DIRECTIONS>
Take the entries below and reproduce them word for word.

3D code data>
========================================
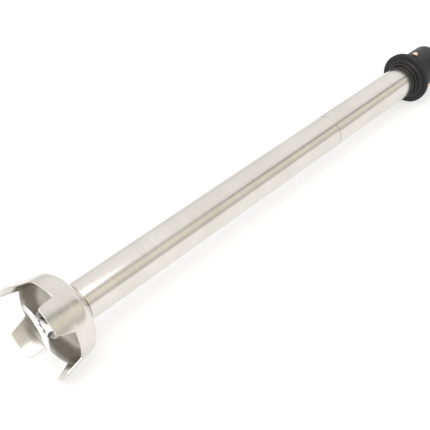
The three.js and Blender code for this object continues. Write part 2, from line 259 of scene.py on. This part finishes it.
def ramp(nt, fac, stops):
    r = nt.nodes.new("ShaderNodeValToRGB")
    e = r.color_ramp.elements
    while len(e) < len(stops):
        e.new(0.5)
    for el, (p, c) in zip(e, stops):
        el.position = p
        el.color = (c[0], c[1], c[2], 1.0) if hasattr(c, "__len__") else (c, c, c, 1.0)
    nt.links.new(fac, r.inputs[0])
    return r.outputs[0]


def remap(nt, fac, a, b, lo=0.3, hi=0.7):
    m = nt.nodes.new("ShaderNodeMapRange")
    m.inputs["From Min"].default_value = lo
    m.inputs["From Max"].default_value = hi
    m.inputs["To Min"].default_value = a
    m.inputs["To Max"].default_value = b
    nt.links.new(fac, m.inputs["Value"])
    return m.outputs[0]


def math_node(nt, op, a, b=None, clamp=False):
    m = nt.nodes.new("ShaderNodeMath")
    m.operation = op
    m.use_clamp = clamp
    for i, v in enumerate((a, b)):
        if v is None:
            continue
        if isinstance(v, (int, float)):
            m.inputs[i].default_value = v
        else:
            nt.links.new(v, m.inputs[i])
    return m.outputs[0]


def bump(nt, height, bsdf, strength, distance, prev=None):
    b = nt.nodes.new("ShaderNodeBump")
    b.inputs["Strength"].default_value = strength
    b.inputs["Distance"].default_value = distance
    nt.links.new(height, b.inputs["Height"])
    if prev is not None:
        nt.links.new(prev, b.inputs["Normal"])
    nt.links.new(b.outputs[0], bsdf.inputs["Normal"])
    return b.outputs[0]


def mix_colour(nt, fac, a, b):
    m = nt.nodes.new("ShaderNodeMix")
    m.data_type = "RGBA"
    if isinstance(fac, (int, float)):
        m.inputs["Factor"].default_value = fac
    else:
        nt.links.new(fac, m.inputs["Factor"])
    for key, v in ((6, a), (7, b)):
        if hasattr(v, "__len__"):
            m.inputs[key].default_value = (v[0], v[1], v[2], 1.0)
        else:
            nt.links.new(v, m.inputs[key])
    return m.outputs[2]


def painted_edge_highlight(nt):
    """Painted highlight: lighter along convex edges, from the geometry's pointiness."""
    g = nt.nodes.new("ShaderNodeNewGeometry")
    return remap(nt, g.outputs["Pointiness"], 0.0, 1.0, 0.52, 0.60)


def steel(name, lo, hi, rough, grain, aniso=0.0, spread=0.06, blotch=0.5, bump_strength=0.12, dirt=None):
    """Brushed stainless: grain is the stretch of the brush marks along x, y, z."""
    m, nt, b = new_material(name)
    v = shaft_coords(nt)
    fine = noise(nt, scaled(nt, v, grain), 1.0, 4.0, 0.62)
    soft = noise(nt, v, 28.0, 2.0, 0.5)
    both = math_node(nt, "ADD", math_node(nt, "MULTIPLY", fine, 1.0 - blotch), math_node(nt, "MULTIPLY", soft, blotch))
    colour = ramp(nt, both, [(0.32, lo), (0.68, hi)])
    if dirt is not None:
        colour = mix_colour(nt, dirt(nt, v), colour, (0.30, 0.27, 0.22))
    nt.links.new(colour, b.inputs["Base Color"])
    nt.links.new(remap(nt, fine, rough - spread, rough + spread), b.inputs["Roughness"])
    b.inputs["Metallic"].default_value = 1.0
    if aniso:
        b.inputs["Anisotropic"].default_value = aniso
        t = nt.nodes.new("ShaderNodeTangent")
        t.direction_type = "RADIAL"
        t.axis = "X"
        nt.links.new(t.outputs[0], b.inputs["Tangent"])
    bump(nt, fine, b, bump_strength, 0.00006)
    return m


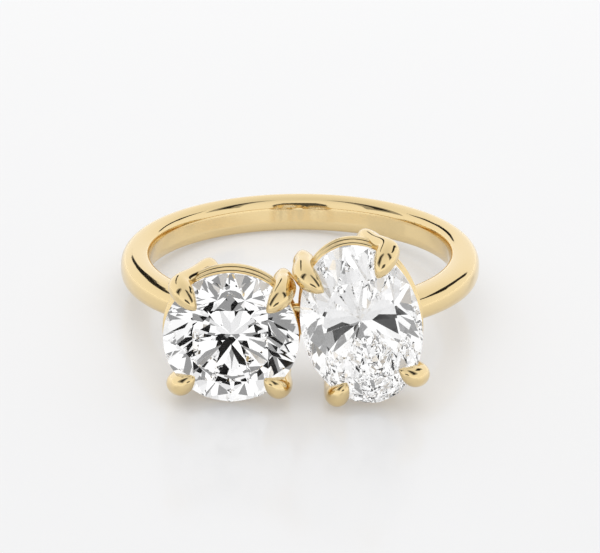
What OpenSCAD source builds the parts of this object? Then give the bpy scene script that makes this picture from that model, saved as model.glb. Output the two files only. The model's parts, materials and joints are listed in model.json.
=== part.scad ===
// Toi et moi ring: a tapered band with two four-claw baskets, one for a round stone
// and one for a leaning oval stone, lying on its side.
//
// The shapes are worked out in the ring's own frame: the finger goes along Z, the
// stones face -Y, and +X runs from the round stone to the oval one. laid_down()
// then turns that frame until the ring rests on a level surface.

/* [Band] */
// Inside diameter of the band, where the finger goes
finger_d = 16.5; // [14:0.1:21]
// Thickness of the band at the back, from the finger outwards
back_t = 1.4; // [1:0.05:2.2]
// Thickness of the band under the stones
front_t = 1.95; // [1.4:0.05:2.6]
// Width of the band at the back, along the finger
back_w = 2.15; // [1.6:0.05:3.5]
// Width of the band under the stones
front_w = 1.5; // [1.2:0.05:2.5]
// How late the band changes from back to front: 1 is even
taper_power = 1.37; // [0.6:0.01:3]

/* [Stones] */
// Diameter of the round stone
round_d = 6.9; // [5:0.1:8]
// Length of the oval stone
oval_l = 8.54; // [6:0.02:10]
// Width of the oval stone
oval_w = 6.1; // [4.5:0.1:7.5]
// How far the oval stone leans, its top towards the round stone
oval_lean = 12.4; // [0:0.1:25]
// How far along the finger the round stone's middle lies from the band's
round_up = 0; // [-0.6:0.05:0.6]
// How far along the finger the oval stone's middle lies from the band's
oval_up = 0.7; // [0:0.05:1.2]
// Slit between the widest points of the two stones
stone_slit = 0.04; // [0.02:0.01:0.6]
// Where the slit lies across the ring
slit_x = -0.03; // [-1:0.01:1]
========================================
EXERCISE ANSWER>
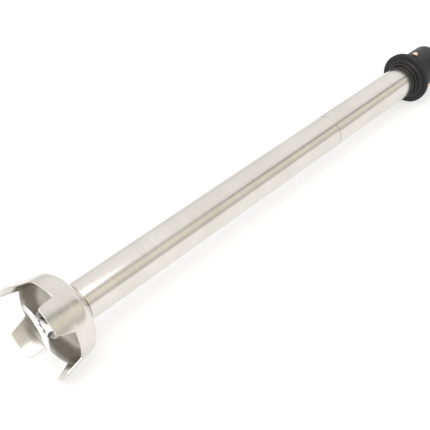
The three.js and Blender code for this object continues. Write part 2, from line 259 of scene.py on. This part finishes it.
def ramp(nt, fac, stops):
    r = nt.nodes.new("ShaderNodeValToRGB")
    e = r.color_ramp.elements
    while len(e) < len(stops):
        e.new(0.5)
    for el, (p, c) in zip(e, stops):
        el.position = p
        el.color = (c[0], c[1], c[2], 1.0) if hasattr(c, "__len__") else (c, c, c, 1.0)
    nt.links.new(fac, r.inputs[0])
    return r.outputs[0]


def remap(nt, fac, a, b, lo=0.3, hi=0.7):
    m = nt.nodes.new("ShaderNodeMapRange")
    m.inputs["From Min"].default_value = lo
    m.inputs["From Max"].default_value = hi
    m.inputs["To Min"].default_value = a
    m.inputs["To Max"].default_value = b
    nt.links.new(fac, m.inputs["Value"])
    return m.outputs[0]


def math_node(nt, op, a, b=None, clamp=False):
    m = nt.nodes.new("ShaderNodeMath")
    m.operation = op
    m.use_clamp = clamp
    for i, v in enumerate((a, b)):
        if v is None:
            continue
        if isinstance(v, (int, float)):
            m.inputs[i].default_value = v
        else:
            nt.links.new(v, m.inputs[i])
    return m.outputs[0]


def bump(nt, height, bsdf, strength, distance, prev=None):
    b = nt.nodes.new("ShaderNodeBump")
    b.inputs["Strength"].default_value = strength
    b.inputs["Distance"].default_value = distance
    nt.links.new(height, b.inputs["Height"])
    if prev is not None:
        nt.links.new(prev, b.inputs["Normal"])
    nt.links.new(b.outputs[0], bsdf.inputs["Normal"])
    return b.outputs[0]


def mix_colour(nt, fac, a, b):
    m = nt.nodes.new("ShaderNodeMix")
    m.data_type = "RGBA"
    if isinstance(fac, (int, float)):
        m.inputs["Factor"].default_value = fac
    else:
        nt.links.new(fac, m.inputs["Factor"])
    for key, v in ((6, a), (7, b)):
        if hasattr(v, "__len__"):
            m.inputs[key].default_value = (v[0], v[1], v[2], 1.0)
        else:
            nt.links.new(v, m.inputs[key])
    return m.outputs[2]


def painted_edge_highlight(nt):
    """Painted highlight: lighter along convex edges, from the geometry's pointiness."""
    g = nt.nodes.new("ShaderNodeNewGeometry")
    return remap(nt, g.outputs["Pointiness"], 0.0, 1.0, 0.52, 0.60)


def steel(name, lo, hi, rough, grain, aniso=0.0, spread=0.06, blotch=0.5, bump_strength=0.12, dirt=None):
    """Brushed stainless: grain is the stretch of the brush marks along x, y, z."""
    m, nt, b = new_material(name)
    v = shaft_coords(nt)
    fine = noise(nt, scaled(nt, v, grain), 1.0, 4.0, 0.62)
    soft = noise(nt, v, 28.0, 2.0, 0.5)
    both = math_node(nt, "ADD", math_node(nt, "MULTIPLY", fine, 1.0 - blotch), math_node(nt, "MULTIPLY", soft, blotch))
    colour = ramp(nt, both, [(0.32, lo), (0.68, hi)])
    if dirt is not None:
        colour = mix_colour(nt, dirt(nt, v), colour, (0.30, 0.27, 0.22))
    nt.links.new(colour, b.inputs["Base Color"])
    nt.links.new(remap(nt, fine, rough - spread, rough + spread), b.inputs["Roughness"])
    b.inputs["Metallic"].default_value = 1.0
    if aniso:
        b.inputs["Anisotropic"].default_value = aniso
        t = nt.nodes.new("ShaderNodeTangent")
        t.direction_type = "RADIAL"
        t.axis = "X"
        nt.links.new(t.outputs[0], b.inputs["Tangent"])
    bump(nt, fine, b, bump_strength, 0.00006)
    return m


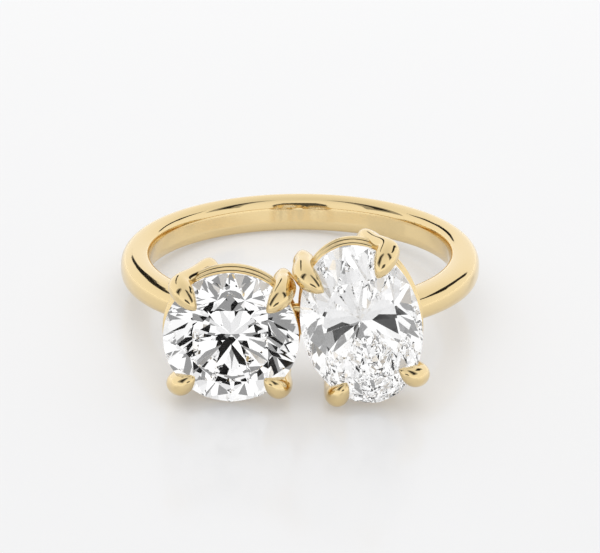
What OpenSCAD source builds the parts of this object? Then give the bpy scene script that makes this picture from that model, saved as model.glb. Output the two files only. The model's parts, materials and joints are listed in model.json.
=== part.scad ===
// Toi et moi ring: a tapered band with two four-claw baskets, one for a round stone
// and one for a leaning oval stone, lying on its side.
//
// The shapes are worked out in the ring's own frame: the finger goes along Z, the
// stones face -Y, and +X runs from the round stone to the oval one. laid_down()
// then turns that frame until the ring rests on a level surface.

/* [Band] */
// Inside diameter of the band, where the finger goes
finger_d = 16.5; // [14:0.1:21]
// Thickness of the band at the back, from the finger outwards
back_t = 1.4; // [1:0.05:2.2]
// Thickness of the band under the stones
front_t = 1.95; // [1.4:0.05:2.6]
// Width of the band at the back, along the finger
back_w = 2.15; // [1.6:0.05:3.5]
// Width of the band under the stones
front_w = 1.5; // [1.2:0.05:2.5]
// How late the band changes from back to front: 1 is even
taper_power = 1.37; // [0.6:0.01:3]

/* [Stones] */
// Diameter of the round stone
round_d = 6.9; // [5:0.1:8]
// Length of the oval stone
oval_l = 8.54; // [6:0.02:10]
// Width of the oval stone
oval_w = 6.1; // [4.5:0.1:7.5]
// How far the oval stone leans, its top towards the round stone
oval_lean = 12.4; // [0:0.1:25]
// How far along the finger the round stone's middle lies from the band's
round_up = 0; // [-0.6:0.05:0.6]
// How far along the finger the oval stone's middle lies from the band's
oval_up = 0.7; // [0:0.05:1.2]
// Slit between the widest points of the two stones
stone_slit = 0.04; // [0.02:0.01:0.6]
// Where the slit lies across the ring
slit_x = -0.03; // [-1:0.01:1]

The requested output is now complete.